* _Exercise aim_
Each line from the beginning of the data below through the line containing "GRAIN_ROOT = 0.3" should be repeated exactly, please.
= = = = = = =
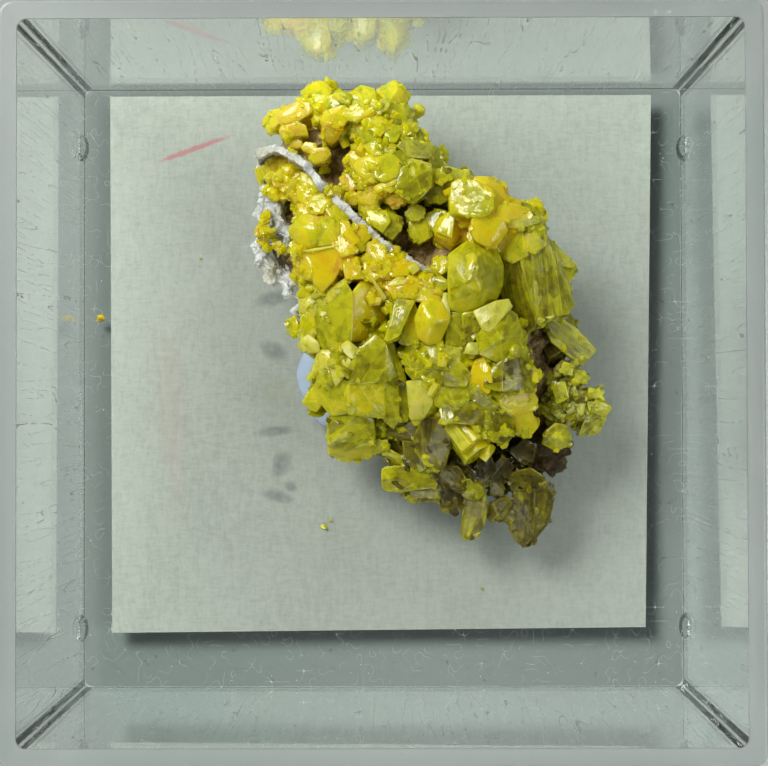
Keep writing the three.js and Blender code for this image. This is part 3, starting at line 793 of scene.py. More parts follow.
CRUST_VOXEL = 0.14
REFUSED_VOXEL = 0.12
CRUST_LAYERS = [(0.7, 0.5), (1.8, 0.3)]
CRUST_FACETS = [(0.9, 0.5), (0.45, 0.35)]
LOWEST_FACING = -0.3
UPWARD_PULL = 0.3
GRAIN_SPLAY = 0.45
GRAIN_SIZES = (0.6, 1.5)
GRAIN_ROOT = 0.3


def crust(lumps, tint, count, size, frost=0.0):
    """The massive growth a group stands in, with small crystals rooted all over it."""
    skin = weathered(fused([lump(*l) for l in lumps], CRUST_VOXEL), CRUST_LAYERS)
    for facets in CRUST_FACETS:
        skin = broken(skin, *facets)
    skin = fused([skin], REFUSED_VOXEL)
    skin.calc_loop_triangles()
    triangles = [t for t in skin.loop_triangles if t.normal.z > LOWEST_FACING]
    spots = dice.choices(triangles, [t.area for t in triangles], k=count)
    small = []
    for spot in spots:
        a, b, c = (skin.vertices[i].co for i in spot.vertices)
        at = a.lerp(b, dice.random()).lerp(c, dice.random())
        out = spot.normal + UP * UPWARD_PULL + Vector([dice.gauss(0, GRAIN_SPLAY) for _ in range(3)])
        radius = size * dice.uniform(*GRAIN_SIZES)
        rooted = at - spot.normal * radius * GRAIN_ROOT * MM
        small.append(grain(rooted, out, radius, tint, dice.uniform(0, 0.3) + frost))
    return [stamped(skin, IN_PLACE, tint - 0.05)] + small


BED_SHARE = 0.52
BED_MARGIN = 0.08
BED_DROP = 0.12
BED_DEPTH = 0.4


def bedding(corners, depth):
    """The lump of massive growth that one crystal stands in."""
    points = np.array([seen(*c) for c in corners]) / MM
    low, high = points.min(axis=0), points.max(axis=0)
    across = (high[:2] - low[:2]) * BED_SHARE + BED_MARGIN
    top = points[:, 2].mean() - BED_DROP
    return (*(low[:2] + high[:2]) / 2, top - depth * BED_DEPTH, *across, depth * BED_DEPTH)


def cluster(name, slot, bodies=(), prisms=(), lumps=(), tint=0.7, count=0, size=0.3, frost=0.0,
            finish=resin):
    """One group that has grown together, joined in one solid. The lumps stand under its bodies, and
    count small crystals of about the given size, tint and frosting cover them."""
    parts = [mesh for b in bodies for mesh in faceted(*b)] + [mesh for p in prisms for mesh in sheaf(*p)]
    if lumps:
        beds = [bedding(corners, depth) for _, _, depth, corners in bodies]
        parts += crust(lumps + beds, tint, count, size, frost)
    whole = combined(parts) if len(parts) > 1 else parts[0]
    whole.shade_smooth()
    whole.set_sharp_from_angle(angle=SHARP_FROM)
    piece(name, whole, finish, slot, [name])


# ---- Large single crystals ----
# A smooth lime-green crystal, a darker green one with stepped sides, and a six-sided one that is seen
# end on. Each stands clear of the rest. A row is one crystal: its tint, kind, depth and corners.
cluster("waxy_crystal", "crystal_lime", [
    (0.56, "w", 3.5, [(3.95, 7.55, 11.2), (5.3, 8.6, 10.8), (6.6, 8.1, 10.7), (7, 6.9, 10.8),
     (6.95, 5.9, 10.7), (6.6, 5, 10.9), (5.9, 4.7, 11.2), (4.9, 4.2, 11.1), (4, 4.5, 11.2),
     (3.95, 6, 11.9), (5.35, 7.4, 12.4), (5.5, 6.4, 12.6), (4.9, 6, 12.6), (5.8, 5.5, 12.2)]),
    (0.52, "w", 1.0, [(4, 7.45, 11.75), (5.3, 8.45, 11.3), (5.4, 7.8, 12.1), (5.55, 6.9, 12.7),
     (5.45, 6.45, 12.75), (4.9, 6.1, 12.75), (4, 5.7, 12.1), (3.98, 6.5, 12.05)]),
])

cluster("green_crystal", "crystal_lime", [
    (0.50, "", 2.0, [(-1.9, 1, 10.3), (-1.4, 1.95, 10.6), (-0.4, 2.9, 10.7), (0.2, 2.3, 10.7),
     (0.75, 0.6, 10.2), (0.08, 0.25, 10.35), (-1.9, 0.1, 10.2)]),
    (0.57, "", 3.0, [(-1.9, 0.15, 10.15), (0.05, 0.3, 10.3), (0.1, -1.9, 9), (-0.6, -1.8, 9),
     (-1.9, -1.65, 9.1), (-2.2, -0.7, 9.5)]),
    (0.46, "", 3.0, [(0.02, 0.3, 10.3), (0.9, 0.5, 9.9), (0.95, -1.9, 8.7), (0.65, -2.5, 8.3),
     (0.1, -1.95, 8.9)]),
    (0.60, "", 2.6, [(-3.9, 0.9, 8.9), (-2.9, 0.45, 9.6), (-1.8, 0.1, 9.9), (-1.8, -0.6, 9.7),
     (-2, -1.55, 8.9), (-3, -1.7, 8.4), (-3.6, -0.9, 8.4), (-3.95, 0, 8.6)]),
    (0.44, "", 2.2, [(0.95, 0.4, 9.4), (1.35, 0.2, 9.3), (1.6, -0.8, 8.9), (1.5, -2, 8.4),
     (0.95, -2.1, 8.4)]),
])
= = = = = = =
* _Answer in full_
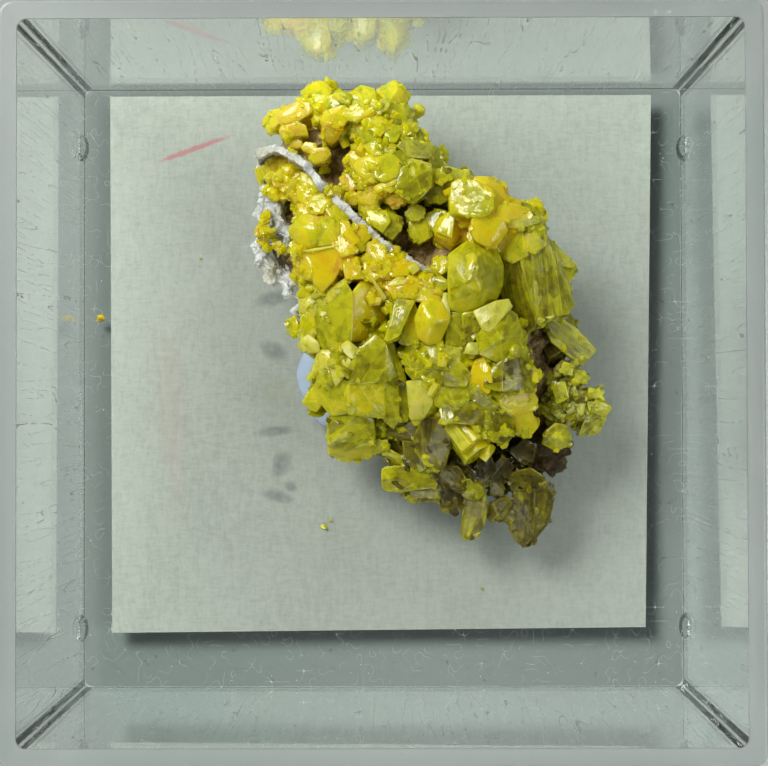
Keep writing the three.js and Blender code for this image. This is part 3, starting at line 793 of scene.py. More parts follow.
CRUST_VOXEL = 0.14
REFUSED_VOXEL = 0.12
CRUST_LAYERS = [(0.7, 0.5), (1.8, 0.3)]
CRUST_FACETS = [(0.9, 0.5), (0.45, 0.35)]
LOWEST_FACING = -0.3
UPWARD_PULL = 0.3
GRAIN_SPLAY = 0.45
GRAIN_SIZES = (0.6, 1.5)
GRAIN_ROOT = 0.3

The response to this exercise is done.